Sign up on freelance platforms like Upwork, Fiverr, and Thumbtack to find photography jobs. Approach local businesses and offer your services for their events, products, or marketing needs. Encourage satisfied clients to refer you to others and leave positive reviews to build your client base.

8. Continuously Improve

Seek feedback from clients and peers to improve your work. Stay updated with industry trends and continuously improve your skills through workshops, courses, and practice. Regularly updating your knowledge and skill set will help you stay competitive in the photography industry.

Tips on Selecting The Best Camera Lens

To start professional photography, you need to have the best camera lenses in your bag and you should know how to use the lens in different situations. With that, you should also know how to select the best camera lens. 

Here are some useful tips on selecting the best camera lens for your professional photography career:

1. Understand Your Photography Style

The first step in selecting the best camera lens for professional photography is to understand your photography style and the type of subjects you typically shoot. Different lenses are suited to different types of photography, such as portraits, landscapes, sports, or macro photography. Identifying your primary focus will guide you in choosing the appropriate lens.

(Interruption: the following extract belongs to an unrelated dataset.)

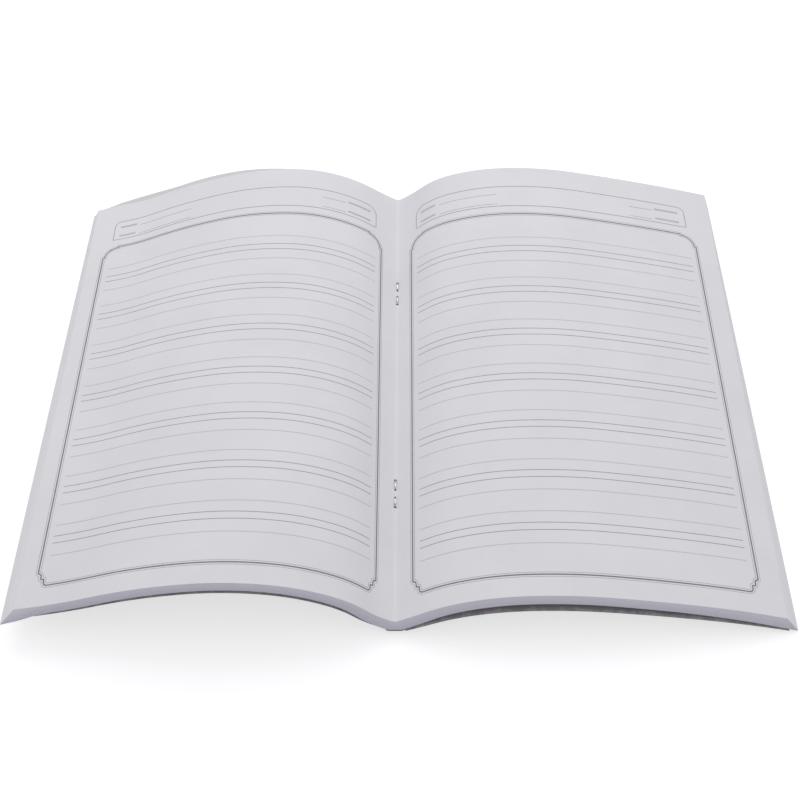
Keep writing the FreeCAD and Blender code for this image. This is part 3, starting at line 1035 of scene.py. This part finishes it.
def floor():
    """A pale floor that keeps its shadows, lifted to white where it is seen."""
    half = FLOOR_SIZE / 2
    corners = [(-half, -half), (half, -half), (half, half), (-half, half)]
    mesh = bpy.data.meshes.new("floor")
    level = cad_bounds[0].z - FLOOR_DROP
    mesh.from_pydata([(x, y, level) for x, y in corners], [], [(0, 1, 2, 3)])
    piece = bpy.data.objects.new("floor", mesh)
    bpy.context.scene.collection.objects.link(piece)
    nodes = Nodes("floor_white")
    tree = nodes.tree
    nodes.put(nodes.shader.inputs["Base Color"], FLOOR_TONE)
    nodes.shader.inputs["Roughness"].default_value = 1.0
    nodes.shader.inputs["Specular IOR Level"].default_value = 0.0
    strength = nodes.math("MULTIPLY", is_seen(tree), FLOOR_GLOW)
    glow = nodes.add("ShaderNodeEmission", {"Color": WHITE, "Strength": strength})
    both = nodes.add("ShaderNodeAddShader")
    tree.links.new(nodes.shader.outputs[0], both.inputs[0])
    tree.links.new(glow.outputs[0], both.inputs[1])
    tree.links.new(both.outputs[0], tree.nodes["Material Output"].inputs["Surface"])
    mesh.materials.append(nodes.material)


def world():
    """Soft even light from all round, and a white backdrop where it is seen."""
    scene_world = bpy.data.worlds.new("studio")
    bpy.context.scene.world = scene_world
    scene_world.use_nodes = True
    tree = scene_world.node_tree
    light = tree.nodes["Background"]
    light.inputs["Color"].default_value = WORLD_TONE
    light.inputs["Strength"].default_value = WORLD_LEVEL
    backdrop = tree.nodes.new("ShaderNodeBackground")
    backdrop.inputs["Color"].default_value = WHITE
    backdrop.inputs["Strength"].default_value = 1.0
    mix = tree.nodes.new("ShaderNodeMixShader")
    tree.links.new(is_seen(tree), mix.inputs[0])
    tree.links.new(light.outputs[0], mix.inputs[1])
    tree.links.new(backdrop.outputs[0], mix.inputs[2])
    tree.links.new(mix.outputs[0], tree.nodes["World Output"].inputs["Surface"])


def key_light():
    """A large soft lamp overhead and beyond the book, aimed at its middle."""
    lamp = bpy.data.lights.new("key", "AREA")
    lamp.size = KEY_SIZE
    lamp.energy = KEY_POWER
    holder = bpy.data.objects.new("key", lamp)
    bpy.context.scene.collection.objects.link(holder)
    turn = (-KEY_PLACE).to_track_quat("-Z", "Y").to_matrix()
    holder.matrix_world = Matrix.Translation(KEY_PLACE) @ turn.to_4x4()


def camera():
    """The photograph's camera: it looks down the page, a little turned and tilted."""
    pitch, yaw, roll = (math.radians(a) for a in (CAMERA_PITCH, CAMERA_YAW, CAMERA_ROLL))
    forward = Vector((math.sin(yaw), math.cos(yaw), 0))
    ahead = forward * math.cos(pitch) - Vector((0, 0, math.sin(pitch)))
    level = Vector((math.cos(yaw), -math.sin(yaw), 0))
    upright = level.cross(ahead)
    right = math.cos(roll) * level + math.sin(roll) * upright
    up = -math.sin(roll) * level + math.cos(roll) * upright
    turn = Matrix((right, up, -ahead)).transposed()
    data = bpy.data.cameras.new("camera")
    data.sensor_width = SENSOR
    data.lens = FOCAL_PIXELS / IMAGE_PIXELS * SENSOR
    data.clip_start = CLIP_START
    holder = bpy.data.objects.new("camera", data)
    bpy.context.scene.collection.objects.link(holder)
    holder.matrix_world = Matrix.Translation(CAMERA_PLACE) @ turn.to_4x4()
    bpy.context.scene.camera = holder


floor()
world()
key_light()
camera()
bpy.context.scene.view_settings.view_transform = "Standard"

2. Learn the Basics of Lens Specifications

Familiarize yourself with basic lens specifications, including focal length, aperture, and lens type. The focal length, measured in millimeters (mm), determines the lens’s field of view and magnification. A wider focal length (e.g., 16-35mm) captures more of the scene, making it ideal for landscapes, while a longer focal length (e.g., 70-200mm) is better for portraits and sports.

The aperture, indicated by an f-number (e.g., f/1.8), affects the depth of field and the amount of light entering the lens. A lower f-number means a wider aperture, which is useful for low-light conditions and achieving a shallow depth of field.

3. Consider Prime vs. Zoom Lenses

Decide between prime and zoom lenses based on your needs. Prime lenses have a fixed focal length, which typically offers better image quality, larger maximum apertures, and lighter weight. They are excellent for specific purposes like portrait or street photography.

Zoom lenses offer variable focal lengths, providing versatility and convenience for situations where changing lenses frequently is impractical, such as events or travel photography.

4. Evaluate Lens Quality and Build

Assess the quality and build of the lens. Professional lenses are often designated with specific labels, such as Canon’s “L” series or Nikon’s “Gold Ring” series, which indicate high build quality, superior optics, and durability. Look for features such as weather sealing, which protects the lens in harsh conditions, and high-quality glass elements, which reduce distortions and aberrations.

5. Compatibility with Your Camera

Ensure the lens is compatible with your camera body. Check the mount type (e.g., Canon EF, Nikon F, Sony E) and whether the lens is designed for full-frame or crop sensor cameras. Using a lens designed for the wrong sensor size can affect the effective focal length and image quality.

6. Image Stabilization

Consider lenses with image stabilization (IS) or vibration reduction (VR) technology, especially if you shoot handheld in low-light conditions or use longer focal lengths. This feature helps reduce blur caused by camera shake, resulting in sharper images.

7. Budget and Future Investment

Determine your budget but also consider lenses as long-term investments. While high-quality lenses can be expensive, they often provide better performance and durability, making them worthwhile investments for professional photographers. Prioritize lenses that will significantly impact your work and consider renting lenses to test before making a purchase.

8. Read Reviews and Test Lenses

Read reviews and user feedback to gather insights into the lens’s performance in real-world scenarios. Websites like DPReview, DxOMark, and photography forums provide comprehensive reviews and sample images. If possible, test the lens at a camera store or rent it for a few days to see how it performs with your specific shooting style and camera body.